Performance assessment and multi-objective optimization of a novel transcritical CO2 trigeneration system for a low-grade heat resource

Abstract

This work focuses on designing a self-sufficient trigeneration system for low-grade heat resource applications. For this purpose, a novel transcritical CO2 combined cooling, heating, and power (CCHP) system is proposed, which integrates a Rankine power cycle and an ejector refrigeration cycle (ERC). To evaluate the feasibility of the proposed system, the mathematical model of the combined cycle is built and validated. The effects of seven key parameters on system performance are investigated from the thermoeconomic viewpoint.
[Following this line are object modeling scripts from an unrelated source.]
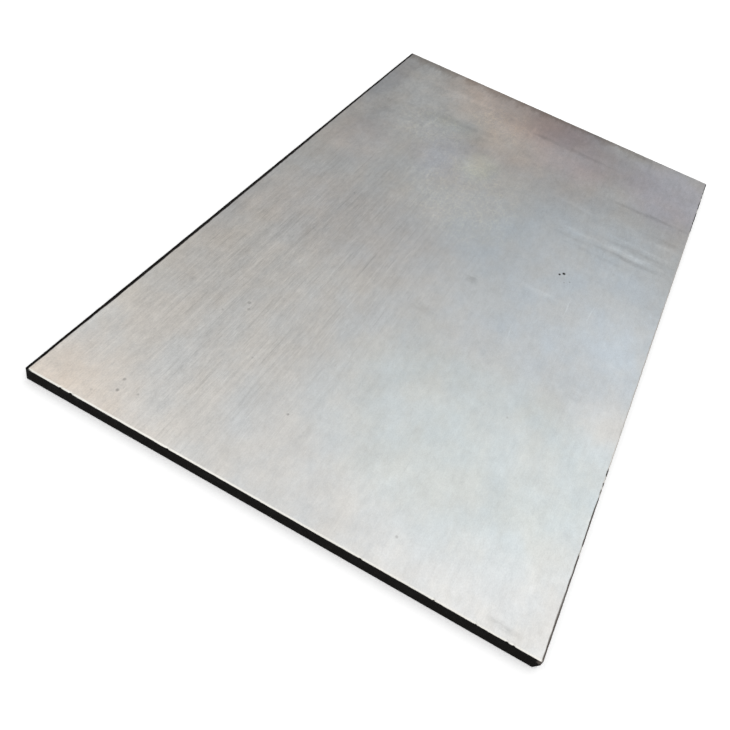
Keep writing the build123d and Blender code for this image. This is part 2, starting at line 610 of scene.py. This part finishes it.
def lay_films(steel, colour):
    """Tints laid on the steel: heat and oil films, brown and mauve far off, blue and green on the right,
    and plain grey patches that only lighten or darken it.
    Each has its place, reach, turn, the share of the reach that is even, and its colour."""
    films = (
        (130, 592, 105, 95, 0, 0.3, (1.15, 1.01, 0.94)), (158, 500, 50, 80, 0, 0.3, (1.09, 1.0, 0.94)),
        (215, 545, 75, 75, 0, 0.3, (1.09, 1.0, 1.01)), (325, 545, 75, 80, 0, 0.4, (1.02, 1.0, 1.08)),
        (275, 330, 140, 165, 0, 0.55, (0.935, 0.997, 1.06)),
        (268, 115, 140, 110, 0, 0.4, (0.94, 1.0, 1.015)),
        (0, 230, 65, 290, 0, 0.3, (1.02, 1.0, 0.98)), (60, 150, 100, 210, 0, 0.4, (1.025, 1.0, 0.975)),
        (5, 5, 110, 60, 0, 0.1, (1.09, 1.0, 0.92)), (0, 0, 130, 150, 0, 0.1, (1.16, 1.16, 1.16)),
        (75, 555, 75, 55, 0, 0.2, (1.12, 1.11, 1.09)), (125, 525, 50, 44, -15, 0.2, (1.06, 1.05, 1.04)),
        (188, 592, 95, 66, 0, 0.3, (0.69, 0.67, 0.69)), (250, 545, 115, 50, 0, 0.25, (0.82, 0.82, 0.84)),
        (6, 525, 26, 95, 0, 0.3, (0.77, 0.77, 0.79)), (290, 325, 90, 130, 0, 0.3, (1.09, 1.09, 1.09)),
        (85, 275, 120, 75, 0, 0.4, (0.955, 0.95, 0.96)), (20, 430, 60, 50, 0, 0.3, (0.94, 0.93, 0.93)),
        (100, 490, 50, 22, 10, 0.2, (0.92, 0.94, 0.93)), (115, 430, 45, 60, 0, 0.2, (0.97, 0.98, 1.04)),
        (350, 215, 60, 240, 0, 0.2, (1.08, 1.09, 1.10)), (0, 105, 22, 130, 0, 0.2, (1.06, 1.06, 1.05)),
        (145, 437, 28, 34, 0, 0.2, (1.05, 1.06, 0.97)), (220, 482, 80, 60, 0, 0.2, (0.89, 0.865, 0.865)),
        (328, 485, 62, 60, 0, 0.2, (0.91, 0.90, 0.91)), (2, 215, 26, 60, 0, 0.3, (0.92, 0.92, 0.93)),
        (48, 502, 34, 28, 0, 0.2, (1.07, 1.07, 1.07)), (188, 195, 32, 45, 0, 0.2, (0.92, 0.95, 0.97)),
        (70, 0, 140, 30, 0, 0.1, (1.08, 1.06, 1.04)), (35, 395, 40, 60, 0, 0.2, (1.03, 0.99, 0.98)),
        (138, 466, 26, 22, 0, 0.2, (0.91, 0.92, 0.93)),
    )
    blotched = steel.wander((45, 45), 36, detail=3)
    patches = steel.noise((60, 60), detail=3, rough=0.6, shift=0.2)
    uneven = steel.band(patches, 0.3, 0.65, first=0.75, last=1.0)
    for x, y, across, along, turn, core, film in films:
        mask = steel.product(steel.spot(x, y, across, along, turn=turn, core=core, place=blotched), uneven)
        colour = steel.tint(colour, film, mask, "MULTIPLY")
    warmth = steel.band(steel.noise((30, 50), detail=4, rough=0.6, shift=0.9), 0.3, 0.7)
    hue = steel.tint((0.978, 1.0, 1.022, 1.0), (1.02, 0.998, 0.974), warmth)
    return steel.tint(colour, hue, 1.0, "MULTIPLY")


def rub_marks(steel):
    """Grey of the marks left by sliding and handling, about 1: each with its place, reach and change."""
    rubs = (
        (308, 487, 60, 5.0, 3, -0.20), (308, 408, 46, 5.5, 0, 0.17), (305, 400, 48, 5.0, 0, -0.19),
        (310, 418, 44, 5.0, 2, -0.12), (312, 427, 46, 4.0, 0, 0.09), (256, 408, 26, 5.0, 0, 0.11),
        (252, 397, 26, 5.0, 0, -0.10), (285, 386, 60, 4.5, 0, -0.08), (250, 449, 40, 5.0, 0, 0.09),
        (332, 445, 24, 8.0, 0, 0.12), (330, 456, 30, 5.0, 0, -0.10), (252, 302, 24, 5.0, 0, 0.10),
        (220, 545, 70, 6.0, 0, -0.16), (178, 547, 14, 6.0, 0, -0.18), (100, 557, 85, 7.0, 0, 0.10),
        (166, 550, 3, 20, 0, 0.10), (178, 500, 12, 12, 0, -0.10), (105, 499, 60, 7.0, 6, -0.12),
        (182, 217, 18, 8.0, 0, -0.12), (310, 205, 12, 8.0, 0, -0.10), (200, 277, 8, 8.0, 0, -0.20),
        (134, 435, 10, 9.0, 0, 0.12), (324, 7.5, 14, 4.5, 0, -0.26), (167, 60, 4, 26, 0, -0.08),
        (290, 585, 3, 30, 6, -0.14), (277, 595, 14, 6.0, 0, -0.20), (4.5, 45, 3, 100, 0, 0.09),
        (277, 298, 0.9, 18, 0, 0.14), (296, 306, 0.9, 22, 0, 0.12), (247, 238, 0.9, 13, 0, 0.12),
    )
    waving = steel.wander((26, 26), 6, detail=3)
    broken = steel.band(steel.noise((12, 4), detail=4, rough=0.65), 0.3, 0.6, first=0.25, last=1.0)
    grey = 1.0
    for x, y, across, along, turn, change in rubs:
        mark = steel.product(steel.spot(x, y, across, along, turn=turn, core=0.1, place=waving), broken)
        grey = steel.math("MULTIPLY_ADD", mark, change, grey)
    for x, y, radius in ((100, 468, 26), (135, 392, 24), (120, 480, 44)):
        distance = steel.distance(x, y, radius, radius, place=waving)
        inner = steel.band(distance, 0.86, 1.0)
        ring = steel.product(inner, steel.band(distance, 1.0, 1.14, first=1.0, last=0.0))
        side = steel.spot(x - radius, y, radius * 0.8, radius, core=0.2)
        grey = steel.math("MULTIPLY_ADD", steel.product(ring, side, broken), 0.07, grey)
    return grey


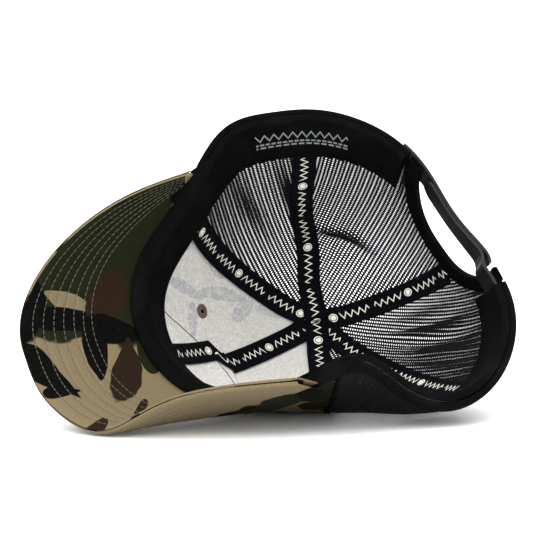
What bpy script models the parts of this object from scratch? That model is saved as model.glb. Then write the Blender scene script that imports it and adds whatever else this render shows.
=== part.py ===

Furthermore, multi-objective optimization is performed for the system when it generates both cooling and power or simultaneously produces heating and power. The results show that when using low-grade heat resource, the proposed plant not only has desirable net power output under all considered conditions, but also achieves adjustable output for cooling and heating in a broad range. The exergy efficiency of the proposed system and the coefficient of performance (COP) of ERC under base case conditions are respectively improved by 13.3% and 167.7% compared to the reference cycle. Under optimal conditions, the total useful energy and exergy efficiency of the system respectively are 127.3 kW and 22.7% for the combined cooling and power (CCP) mode, while corresponding values are 126.2 kW and 43.6% for the combined heating and power (CHP) mode, respectively. The cost per unit of exergy products for the system in the CCP mode is 3.4 times more than that in the CHP mode.